Hounsou is keenly aware of how narratives about Africa are evolving, especially with the global rise of Afrobeats. “I was a fan of African music long before it became popular in the West,” he notes wryly. And while he appreciates artists like Burna Boy, Wizkid and Davido, it’s the tribal music of his homeland that soothes his soul.

Photographer: Marquis Perkins.

Though he misses Benin deeply, Hounsou hasn’t visited since 2019, but hopes to return by year’s end. In the meantime, he keeps the spirit of his homeland alive in his work. In the sequel to Netflix’s Rebel Moon, Hounsou’s General Titus sings a chant by Beninese singer and guitarist Lionel Loueke, meant to rally village warriors. “He wrote it in our dialect, Fon. It was beautiful,” says Hounsou, who performed the song in the film (remixed by Black Coffee as “Ode to Ancestors”).

Through directing and producing stories from Benin, and Africa at large, under the banner of his production company, Fanaticus, Hounsou further strengthens his ties to home. It’s also a way to deal with the limitations he faces as an “unsung hero of Hollywood,” as one Reddit user put it. “You navigate the water as it becomes rough,” he says. “Trying to keep a legacy intact is very hard in this industry. I have to oftentimes watch my back. It is treacherous. But nothing comes easy.”

His hard-won career is still without one thing, though. “It would be nice to win an Oscar,” he says. “It was nice to be nominated twice [for In America and Blood Diamond]. The third time — it seems like they forgot about me,” Hounsou adds with a sly smile.

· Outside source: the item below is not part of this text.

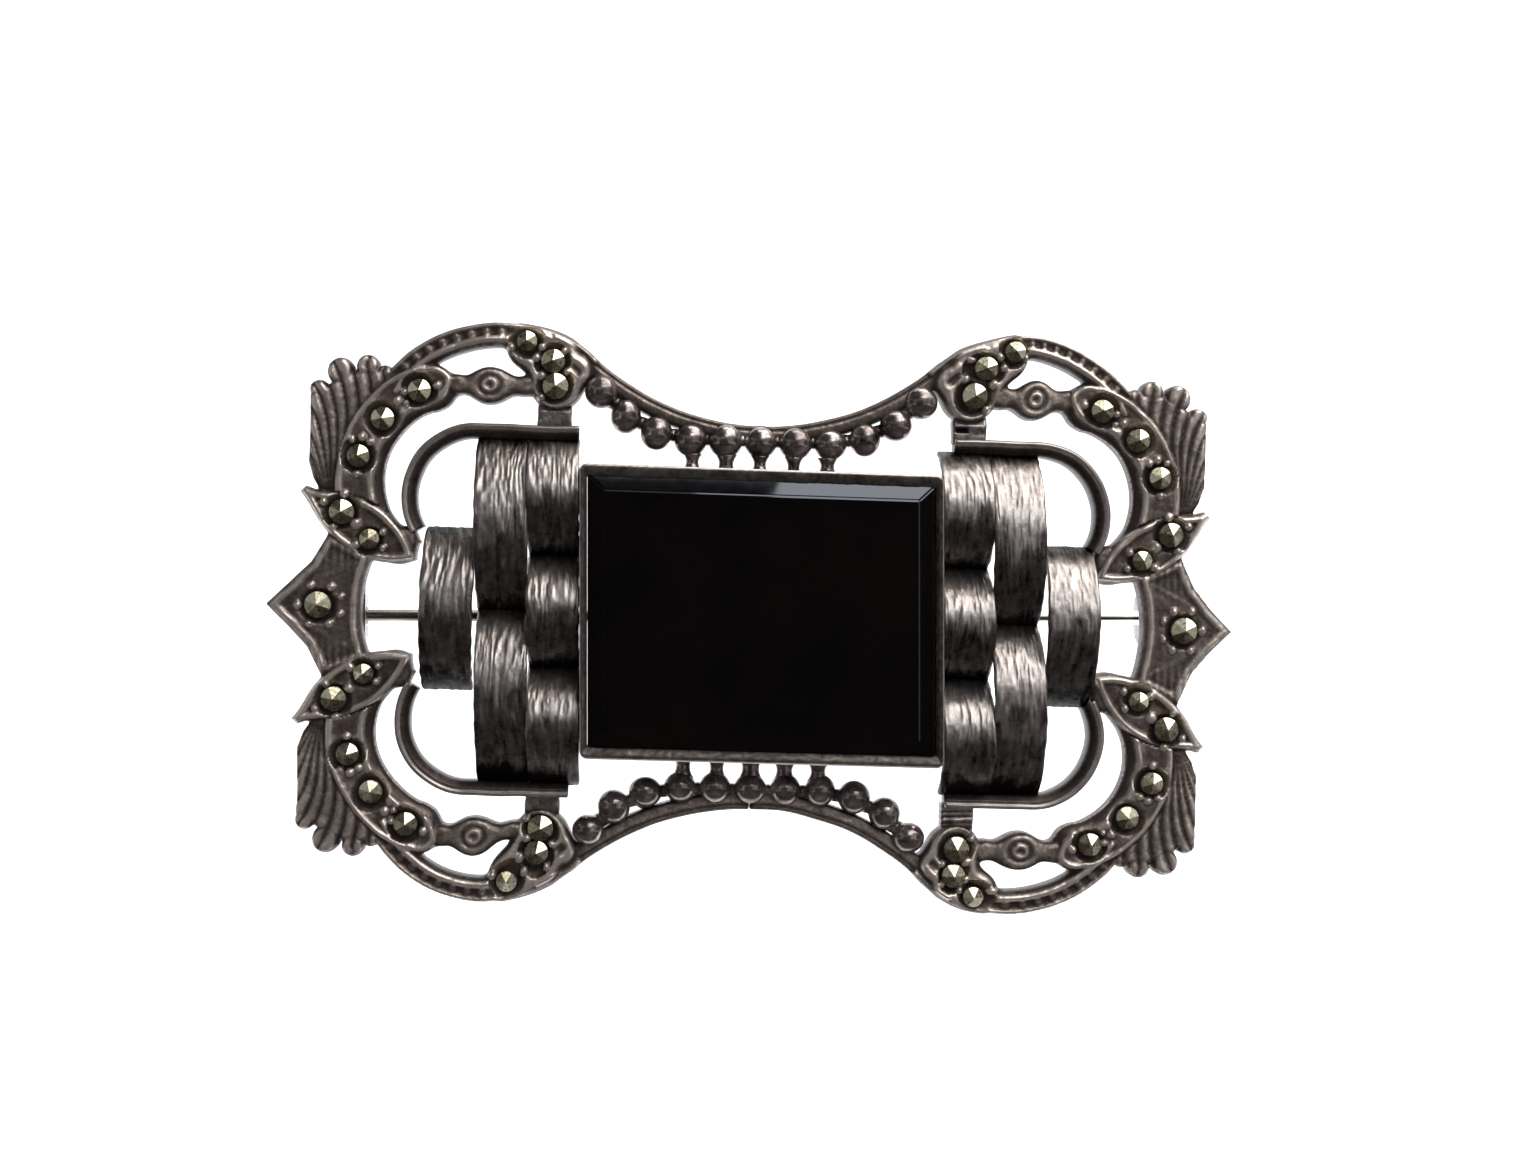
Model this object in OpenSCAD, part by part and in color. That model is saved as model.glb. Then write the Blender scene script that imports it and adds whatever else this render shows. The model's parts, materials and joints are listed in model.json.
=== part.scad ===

Still, he wouldn’t change how anything has played out. He’d tell his young self today to “continue dreaming big.” For him, it all comes back to having a strong sense of self. “Nothing happens unless you can truly see and emotionally feel what you’re envisioning,” he says. “It’s all about having direction and a clear vision of what you want to achieve.” It worked for Hounsou’s early dreams, so it can only work for his future ones, too.